它引发错误:“无法从空列表中弹出”。当我输入奇数时,它以某种方式起作用,但是,当第三回合通过时,出现了问题。当输入偶数作为光盘数量时,程序甚至无法启动。
怎么了?
from turtle import *
from tkinter import * # used for the dialog box
from tkinter.simpledialog import askinteger # used for the dialog box
from tkinter import ttk # used for the progress bar
import time # used for time-related functions (in pause)
import pickle # used to save an object to a file
class Disc(Turtle):
def __init__(self, n):
Turtle.__init__(self, shape="square", visible=False)
self.pu()
self.shapesize(1.5, n*1.5, 2) # square-->rectangle
self.fillcolor(n/10., 0, 1-n/10.)
self.st()
self.speed(11-n) # sets the speed of movement of the rectangles (the bigger, the slower)
self.moves = 0 # stores the number of times the disc is moved
class Tower(list):
"""Hanoi tower, a subclass of built-in type list"""
def __init__(self, x):
"""create an empty tower. x is x-position of peg"""
self.x = x
def push(self, d):
d.setx(self.x)
d.sety(-150+34*len(self))
d.clear()
d.write("Moved %s times" %(str(d.moves)), align="left", font=("Courier", 16, "bold"))

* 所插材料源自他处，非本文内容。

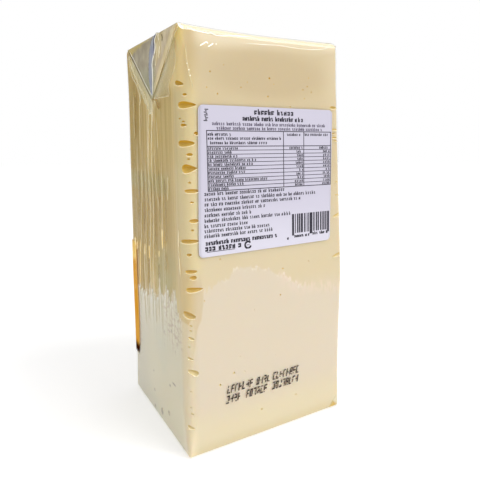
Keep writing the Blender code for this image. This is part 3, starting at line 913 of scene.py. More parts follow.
def allPockets():
    rows = [("frontLeft", *row) for row in nearPockets] + [("frontRight", *row) for row in rightPockets]
    for k, edge in enumerate(("backRight", "backLeft")):
        rows += [(edge, *row) for row in scatteredPockets(*hiddenPockets[edge], hiddenPockets["seed"] + k)]
    return rows


def makePocketCutters():
    points, faces = [], []
    for row in allPockets():
        start = sum(len(block) for block in points)
        made, madeFaces = pocketCutter(*row)
        points.append(made)
        faces += [[start + i for i in face] for face in madeFaces]
    return turnedOutwards(meshObject("pocketCutters", np.vstack(points), faces, pocketWall))


frontPits = [  # x, height and radius of the pinholes on the label face
    (-35, 212, 0.4), (1, 211, 0.55), (-17, 205, 0.35), (-31, 201, 0.4), (0, 201, 0.45), (27, 208, 0.35),
    (24, 206, 0.35), (30, 205, 0.35), (25, 201, 0.3), (-13, 208, 0.25), (-27, 216, 0.25), (4, 208, 0.25),
    (28, 213, 0.25), (-37, 204, 0.3), (15, 196, 0.3), (-32, 112, 0.4), (9, 101, 0.45), (28, 103, 0.35),
    (7, 85, 0.5), (-11, 79, 0.35), (-7, 16, 0.6), (-25, 44, 0.65), (-18, 43, 0.4), (-34, 39, 0.7),
    (18, 18, 0.45), (-42, 90, 0.35), (3, 48, 0.3), (-21, 53, 0.35)]
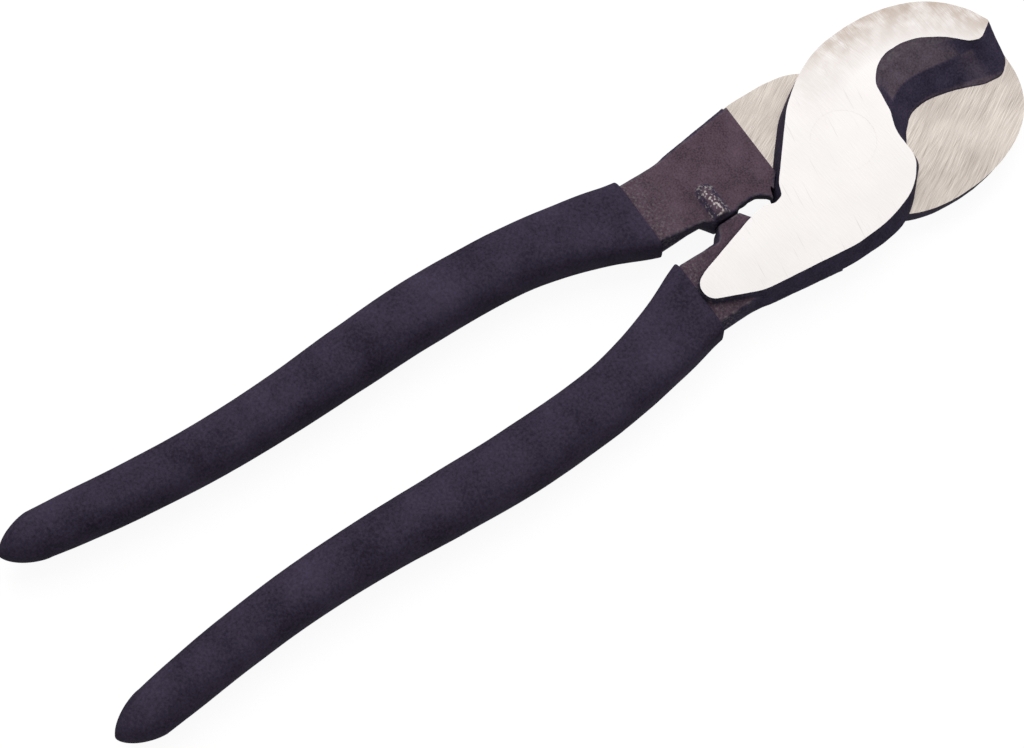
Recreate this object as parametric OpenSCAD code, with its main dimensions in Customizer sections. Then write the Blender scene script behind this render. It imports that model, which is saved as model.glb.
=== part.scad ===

d.moves += 1 # increments the number of moves each time the disc is moved
self.append(d)
def pop(self):
d = list.pop(self)
d.sety(150)
return d
def hanoi(n, from_, with_, to_):
global moves
global ans
clear()
if n > 0:
hanoi(n-1, from_, to_, with_)
moves += 1 # amount of total moves is incremented
to_.push(from_.pop())
hanoi(n-1, with_, from_, to_)
sety(-255)
write("Total moves: %s" % (moves), align="center", font=("Courier", 16, "bold"))
sety(-320)
progress_bar(ans) # calls progress bar function
def hanoi_2(n, A, B, C):
global moves
clear()
if n%2==0:
B=C
C=A
A=B
for i in range(1,(2**n)-1):
if i%3==1:
C.push(A.pop())
if i%3==2:
B.push(A.pop())
if i%3==0:
B.push(C.pop())
最佳答案
光盘偶数的问题在于堆栈交换不正确:您似乎想循环三个堆栈(由于丢失了对原始B列表的引用,所以这样做的方式是错误的)只交换B和C堆栈,您可以执行以下操作:
B, C = C, B
该算法的问题在于,尽管您拥有正确涉及的两个堆栈(基于
i%3
),但是您仍然必须确定两个相关堆栈中的哪个是提供者,哪个堆栈是接受者,因为这并不总是相同的!最好为此编写一个函数,该函数需要两个堆栈,并确定两个可能的“方向”中的哪个是有效的,然后执行该移动:def validMove(A, B):
if not len(A):
A.push(B.pop())
elif not len(B):
B.push(A.pop())
elif A[-1] > B[-1]:
A.push(B.pop())
else:
B.push(A.pop())
现在主要算法将如下所示:
for i in range(1,2**n):
if i%3==1:
validMove(A, C)
if i%3==2:
validMove(A, B)
if i%3==0:
validMove(B, C)